--- Short exercise ---
Reproduce the following material exactly, including every line.

** Start **

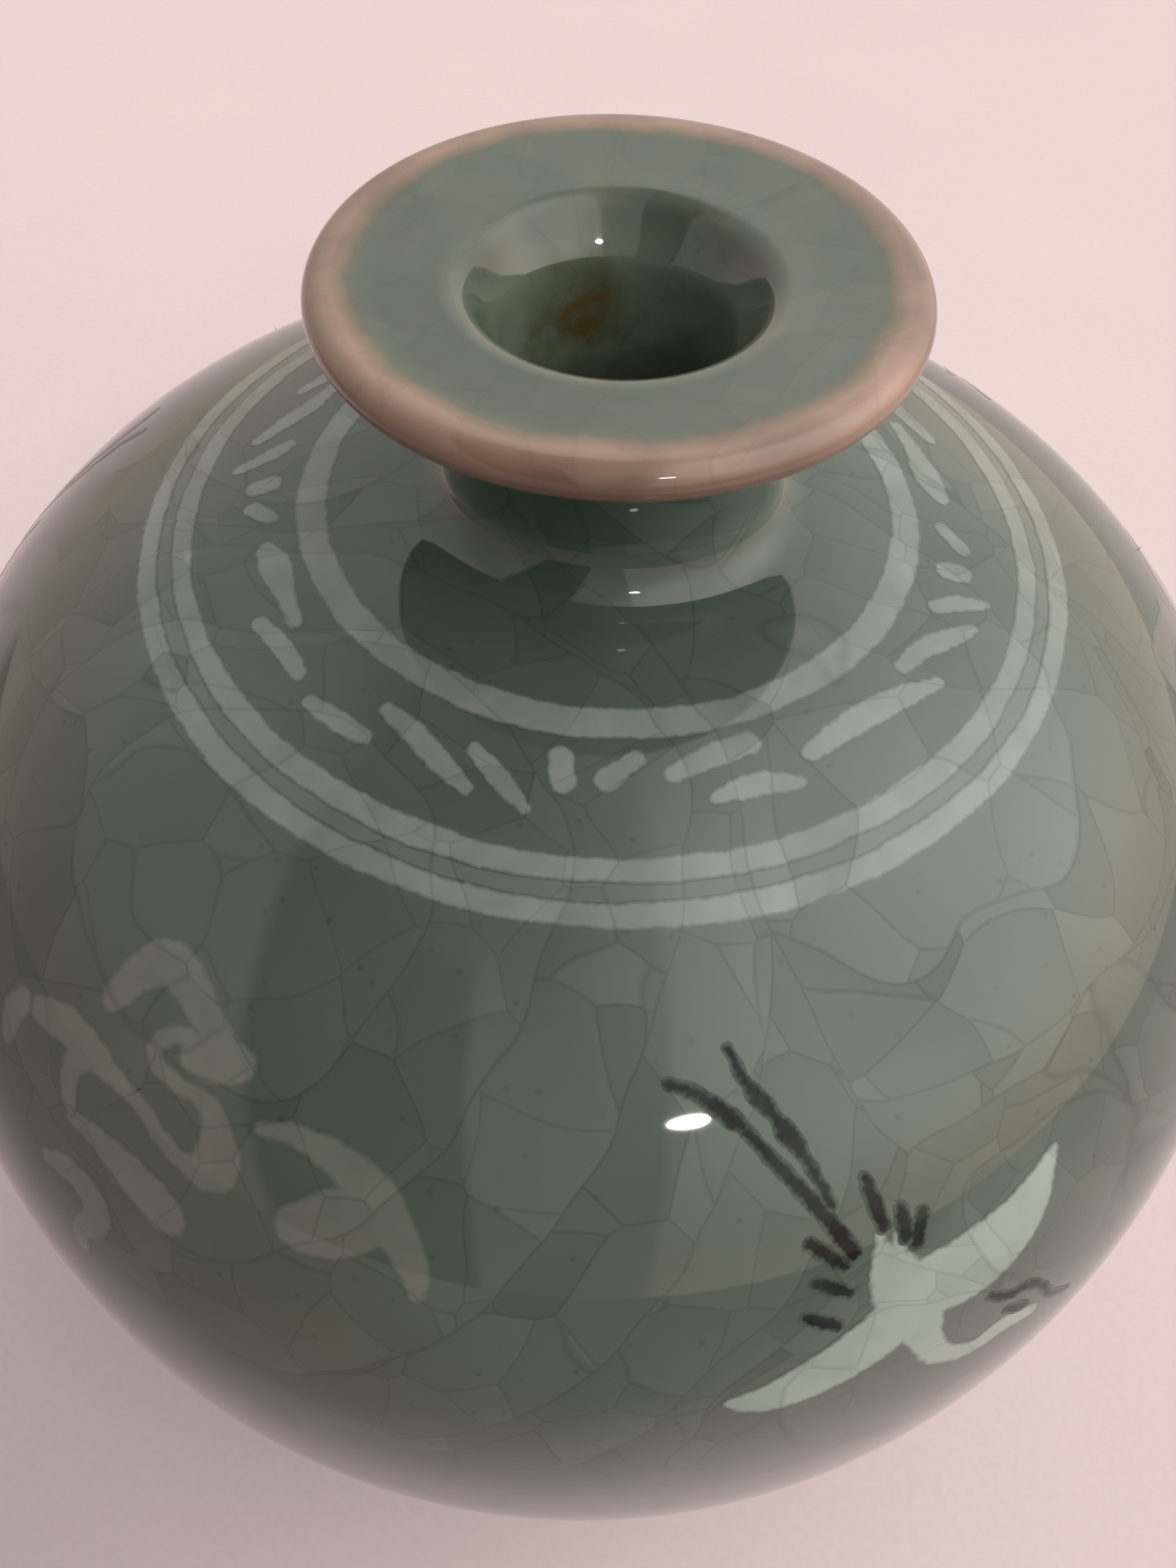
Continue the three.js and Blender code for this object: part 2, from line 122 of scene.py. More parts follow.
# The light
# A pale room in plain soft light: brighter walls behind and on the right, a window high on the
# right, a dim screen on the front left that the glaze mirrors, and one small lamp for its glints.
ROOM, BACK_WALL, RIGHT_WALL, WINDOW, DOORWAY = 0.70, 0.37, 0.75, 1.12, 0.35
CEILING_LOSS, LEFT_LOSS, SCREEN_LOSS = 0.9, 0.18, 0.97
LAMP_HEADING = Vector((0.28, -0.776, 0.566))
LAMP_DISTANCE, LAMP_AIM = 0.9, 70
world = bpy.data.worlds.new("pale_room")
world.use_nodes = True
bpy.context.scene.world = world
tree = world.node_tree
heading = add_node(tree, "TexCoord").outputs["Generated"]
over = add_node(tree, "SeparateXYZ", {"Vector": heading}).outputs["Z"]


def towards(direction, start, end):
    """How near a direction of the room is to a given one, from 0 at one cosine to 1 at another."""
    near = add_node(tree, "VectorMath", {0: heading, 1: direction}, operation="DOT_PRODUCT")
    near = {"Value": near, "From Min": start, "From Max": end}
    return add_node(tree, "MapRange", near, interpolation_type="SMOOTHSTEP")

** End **

--- Exercise result ---
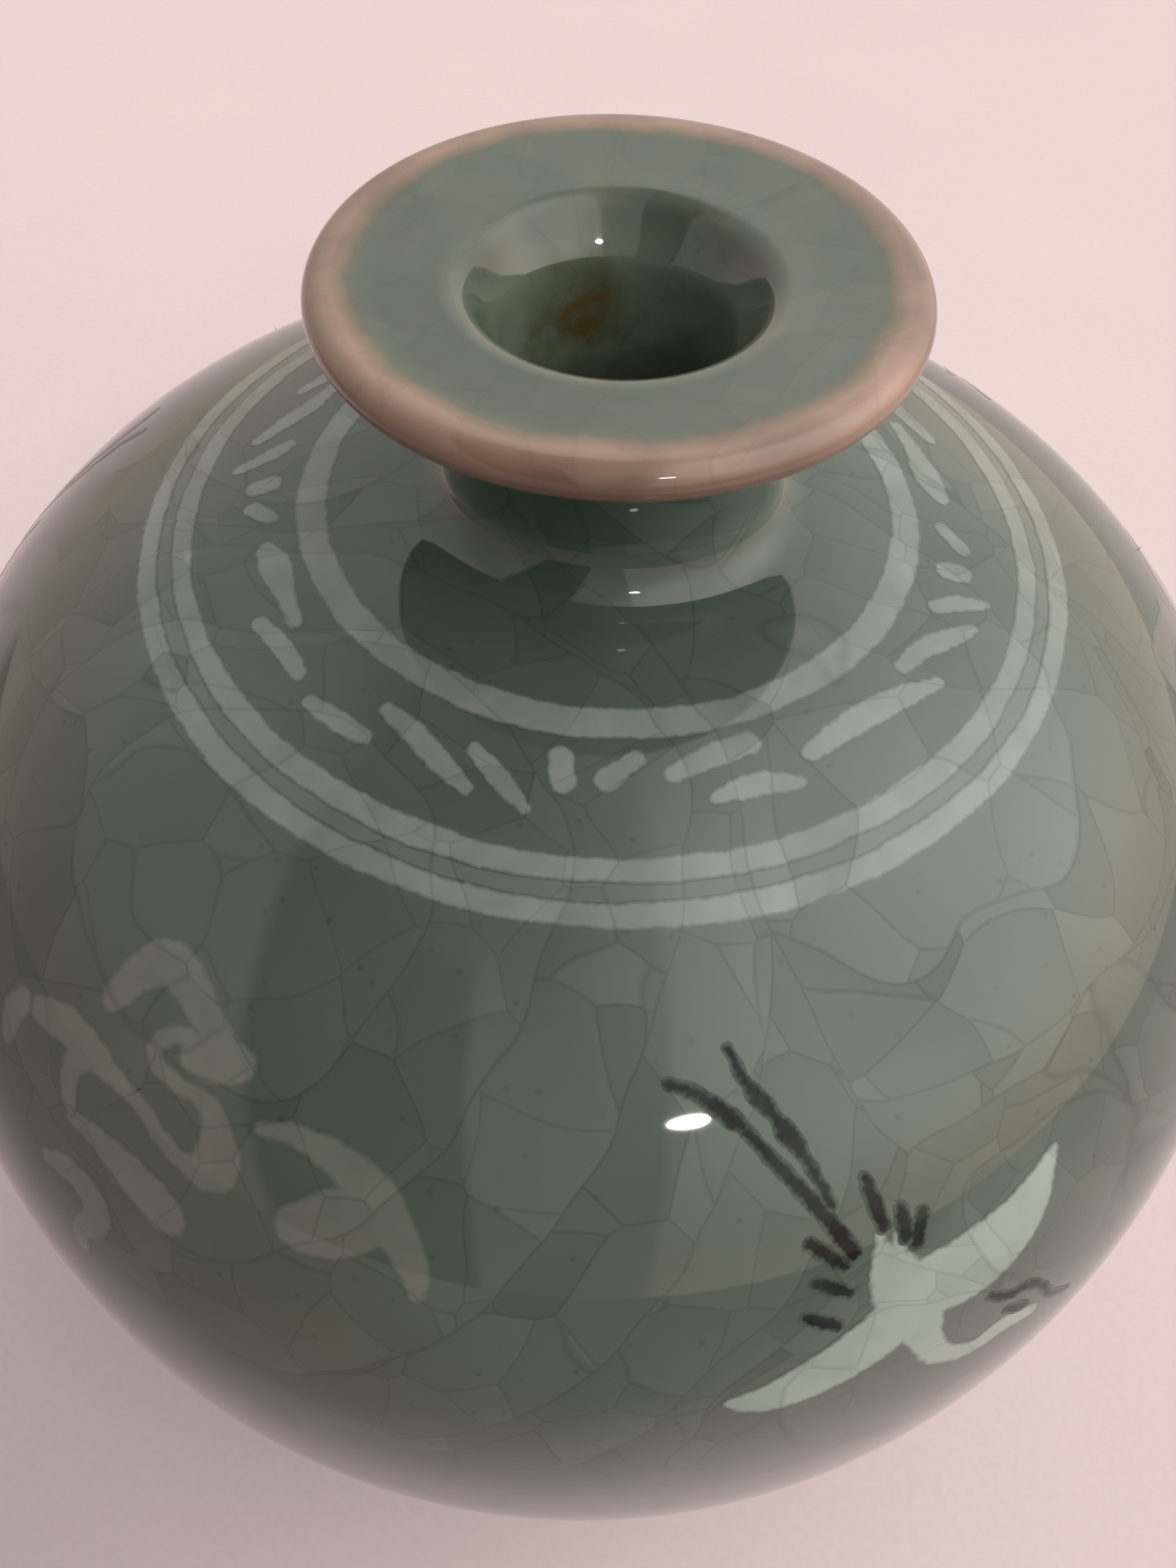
Continue the three.js and Blender code for this object: part 2, from line 122 of scene.py. More parts follow.
# The light
# A pale room in plain soft light: brighter walls behind and on the right, a window high on the
# right, a dim screen on the front left that the glaze mirrors, and one small lamp for its glints.
ROOM, BACK_WALL, RIGHT_WALL, WINDOW, DOORWAY = 0.70, 0.37, 0.75, 1.12, 0.35
CEILING_LOSS, LEFT_LOSS, SCREEN_LOSS = 0.9, 0.18, 0.97
LAMP_HEADING = Vector((0.28, -0.776, 0.566))
LAMP_DISTANCE, LAMP_AIM = 0.9, 70
world = bpy.data.worlds.new("pale_room")
world.use_nodes = True
bpy.context.scene.world = world
tree = world.node_tree
heading = add_node(tree, "TexCoord").outputs["Generated"]
over = add_node(tree, "SeparateXYZ", {"Vector": heading}).outputs["Z"]


def towards(direction, start, end):
    """How near a direction of the room is to a given one, from 0 at one cosine to 1 at another."""
    near = add_node(tree, "VectorMath", {0: heading, 1: direction}, operation="DOT_PRODUCT")
    near = {"Value": near, "From Min": start, "From Max": end}
    return add_node(tree, "MapRange", near, interpolation_type="SMOOTHSTEP")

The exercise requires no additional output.